Several Rishonim disagree, however, and claim that even the position that maintains that hanacha is the primary pivot of the mitzva still requires a properly lit candle. (R. Akiva Eiger, 2:125, clearly articulates this position.) If the candle is lit out of its proper position, positioning it will not accomplish pirsumei nissa. Chazal dictated pirsumei nissa with a halakhically lit candle, and perhaps also as a continuation of a halakhic act of lighting. Although positioning achieves pirsumei nissa, it is not sufficient if it is not performed on a properly lit candle and in the wake of an act of hadlaka. This provides further proof that at least according to the opinion that hanacha oseh mitzva, pirsumei nissa is not an autonomous element, but is rather integrated with hadlaka.

Similar evidence emerges from a gemara in Shabbat (23a) that discusses a candle that has remained lit from the day before.
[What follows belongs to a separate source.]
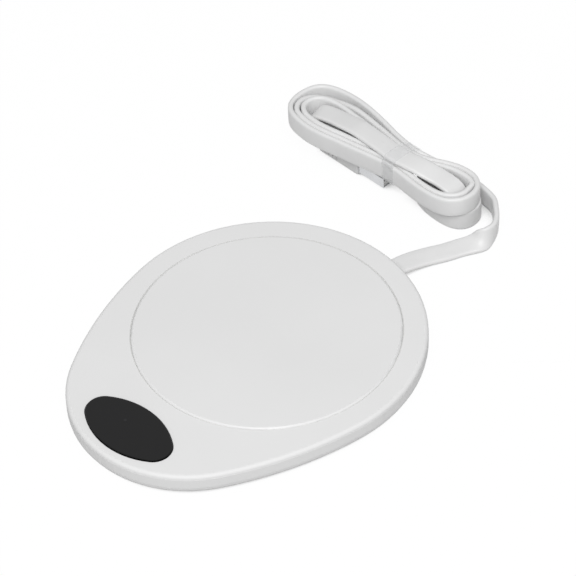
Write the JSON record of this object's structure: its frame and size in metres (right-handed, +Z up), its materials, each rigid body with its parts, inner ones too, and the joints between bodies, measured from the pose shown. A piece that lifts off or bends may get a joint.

In theory, the position of hanacha oseh mitzva should permit one to merely raise the candle and reposition it in order to fulfill the mitzva on the second night. Yet the gemara demands that the light be extinguished and relit before being repositioned on the second night. Once again, hanacha alone would be insufficient, even though it creates the desired pirsumei nissa. Since the candle was lit for an earlier night, the medium for pirsumei nissa doesn’t exist. Additionally, the repositioning does not occur as a continuation of an original halakhic act of lighting. Pirsumei nissa is not an independent mitzva.

This logic explains the opinion that hanacha oseh mitzva, but based on this logic we may speculate about the basis of the alternate opinion of hadlaka oseh mitzva. This is particularly important given the fact that we actually adopt this principle as the halakhic ruling. Perhaps this view maintains that hadlaka is not simply a prelude to hanacha and the resultant pirsumei nissa. Rather, in addition to serving this function, Chazal instituted a formal act of lighting, which operates even independent of any pirsumei nissa-inducing role.